Give back, exactly as it appears, the run of lines opening with the one containing "What three.js and" and closing with the one containing "wasm.setup();". Nothing outside that run should appear.

:: Data lines ::
......

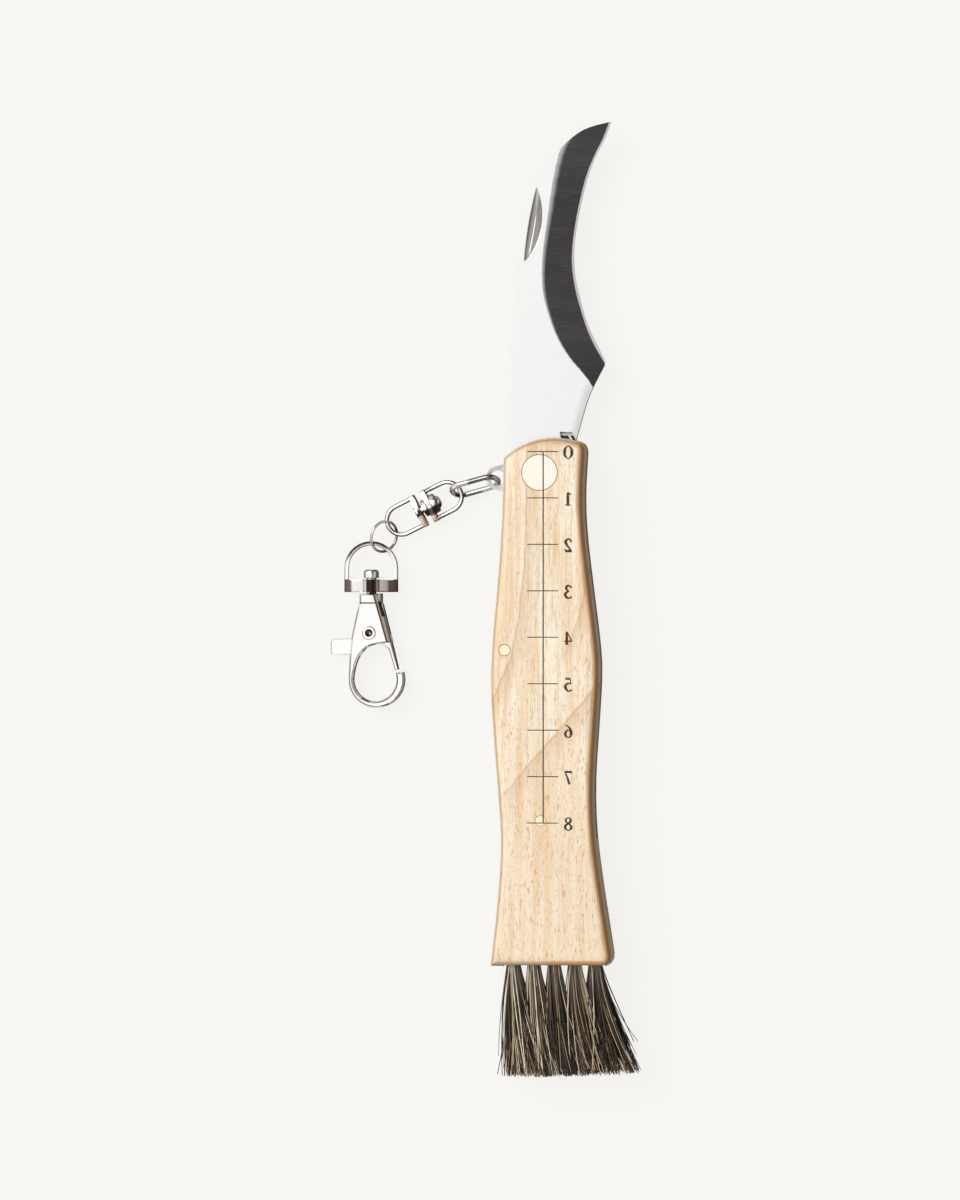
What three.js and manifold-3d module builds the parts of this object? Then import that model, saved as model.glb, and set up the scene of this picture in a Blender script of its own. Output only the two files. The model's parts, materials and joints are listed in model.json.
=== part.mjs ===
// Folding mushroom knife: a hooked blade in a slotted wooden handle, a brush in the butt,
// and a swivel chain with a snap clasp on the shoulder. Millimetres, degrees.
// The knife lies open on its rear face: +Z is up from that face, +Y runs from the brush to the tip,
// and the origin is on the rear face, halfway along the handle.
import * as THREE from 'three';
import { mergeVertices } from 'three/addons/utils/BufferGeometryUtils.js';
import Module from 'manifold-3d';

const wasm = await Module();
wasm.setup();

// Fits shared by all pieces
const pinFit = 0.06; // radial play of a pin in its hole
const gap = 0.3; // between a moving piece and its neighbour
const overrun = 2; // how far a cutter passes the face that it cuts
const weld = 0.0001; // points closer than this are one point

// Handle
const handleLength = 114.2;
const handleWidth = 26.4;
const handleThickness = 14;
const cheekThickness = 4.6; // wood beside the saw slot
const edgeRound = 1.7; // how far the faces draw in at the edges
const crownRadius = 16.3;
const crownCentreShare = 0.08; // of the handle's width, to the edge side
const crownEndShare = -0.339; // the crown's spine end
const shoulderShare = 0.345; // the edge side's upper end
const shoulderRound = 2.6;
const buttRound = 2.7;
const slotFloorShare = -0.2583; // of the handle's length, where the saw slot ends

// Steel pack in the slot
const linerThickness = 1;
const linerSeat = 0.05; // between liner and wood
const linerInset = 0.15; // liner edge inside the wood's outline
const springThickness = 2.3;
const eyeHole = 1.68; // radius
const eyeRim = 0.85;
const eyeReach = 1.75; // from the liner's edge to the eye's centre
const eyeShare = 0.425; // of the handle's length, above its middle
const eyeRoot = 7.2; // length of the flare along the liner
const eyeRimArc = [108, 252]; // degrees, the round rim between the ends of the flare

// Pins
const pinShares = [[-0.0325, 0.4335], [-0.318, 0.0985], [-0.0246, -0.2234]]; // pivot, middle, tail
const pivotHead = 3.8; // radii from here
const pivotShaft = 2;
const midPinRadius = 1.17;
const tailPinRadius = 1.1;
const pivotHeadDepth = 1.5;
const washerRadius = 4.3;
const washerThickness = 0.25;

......

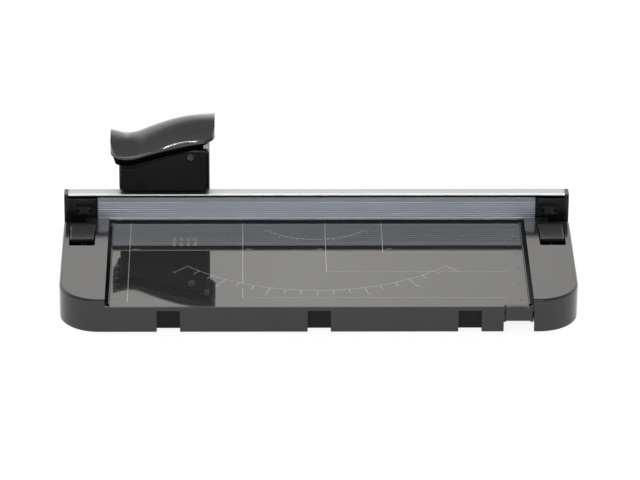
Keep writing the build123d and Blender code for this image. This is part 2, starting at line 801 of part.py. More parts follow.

......

:: Correct output ::
What three.js and manifold-3d module builds the parts of this object? Then import that model, saved as model.glb, and set up the scene of this picture in a Blender script of its own. Output only the two files. The model's parts, materials and joints are listed in model.json.
=== part.mjs ===
// Folding mushroom knife: a hooked blade in a slotted wooden handle, a brush in the butt,
// and a swivel chain with a snap clasp on the shoulder. Millimetres, degrees.
// The knife lies open on its rear face: +Z is up from that face, +Y runs from the brush to the tip,
// and the origin is on the rear face, halfway along the handle.
import * as THREE from 'three';
import { mergeVertices } from 'three/addons/utils/BufferGeometryUtils.js';
import Module from 'manifold-3d';

const wasm = await Module();
wasm.setup();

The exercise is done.